The themes addressed here relate to the issue of bonds and the use of swing pricing and anti-dilution levies (widely practised by foreign funds marketed inFrancebut not for French funds).
-that a category of French investment funds incorporated as sociétés anonymes (SAs)or sociétés par actions simplifiées (SAS) be created.
The Committee felt that the creation of such incorporated funds, widely available abroad, would allow improved corporate governance and also permit the funds to participate in transactions not currently possible for the funds organised as fonds communs de placement (FCPs which are undivided co-ownerships).
-that fund documentation destined for professionals be drafted in a language other than French.
The sponsor would however be obliged to provide a French translation on request.
-that France does not accept the possibility contained in article 21 (3) of the Directive which would allow certain regulated professions (lawyers, notaries etc.) to act as depositaries in certain circumstances or to elect to appoint depositaries in other EU States until 2017 under the interim regime (article 61-5).

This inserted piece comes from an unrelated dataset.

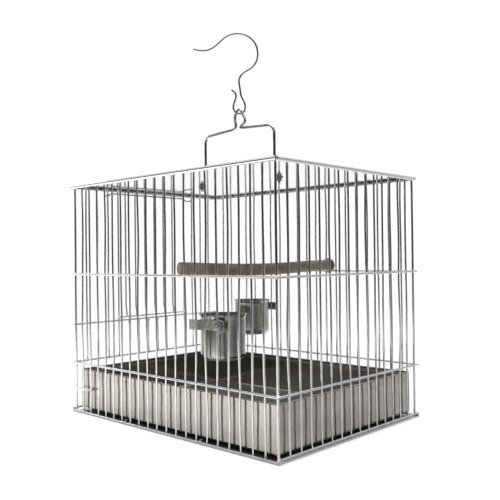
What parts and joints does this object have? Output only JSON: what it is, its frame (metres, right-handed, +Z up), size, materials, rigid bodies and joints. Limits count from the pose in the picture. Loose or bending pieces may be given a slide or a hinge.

The Report forcefully argues that the safeguards in place regarding investor protection regarding depositaries are as good as any in the EU and that accordingly the list of qualifying depositaries in France be restricted to that laid down in the decree of September 6, 1989.
–that depositaries be allowed to develop connected activities, such as expert external valuation, prime brokerage, cash and collateralised assets management.
Any such extension of the depositary’s activity would be contingent on the implementation of a robust prevention of conflict of interest policy and the exclusivity of the fund manager as far as financial management is concerned.
Finally, so that a coherent interpretation is given throughout the EU the Committee asks the European Institutions for clarification on the following points:
-a clear definition of what is a collective investment undertaking (current French legislation simply provides a list, not a definition), and which structures are indeed subject to the Directive, notably regarding such French entities as non listed holding companies, listed real estate holding companies such as SIICS and other specialised entities such as agricultural groupings, venture capital (SCR) and innovation (SFI) companies etc.
-agreements with third party States. The Report considers that allowing third party States to have “passport” rights as of 2015 without reciprocity would present significant risks for investors. It encourages ESMA to ensure that the Member States interpret the implementation of the Directive in a consistent and homogeneous fashion to prevent certain States from allowing products running counter to the principles of the Directive to be marketed.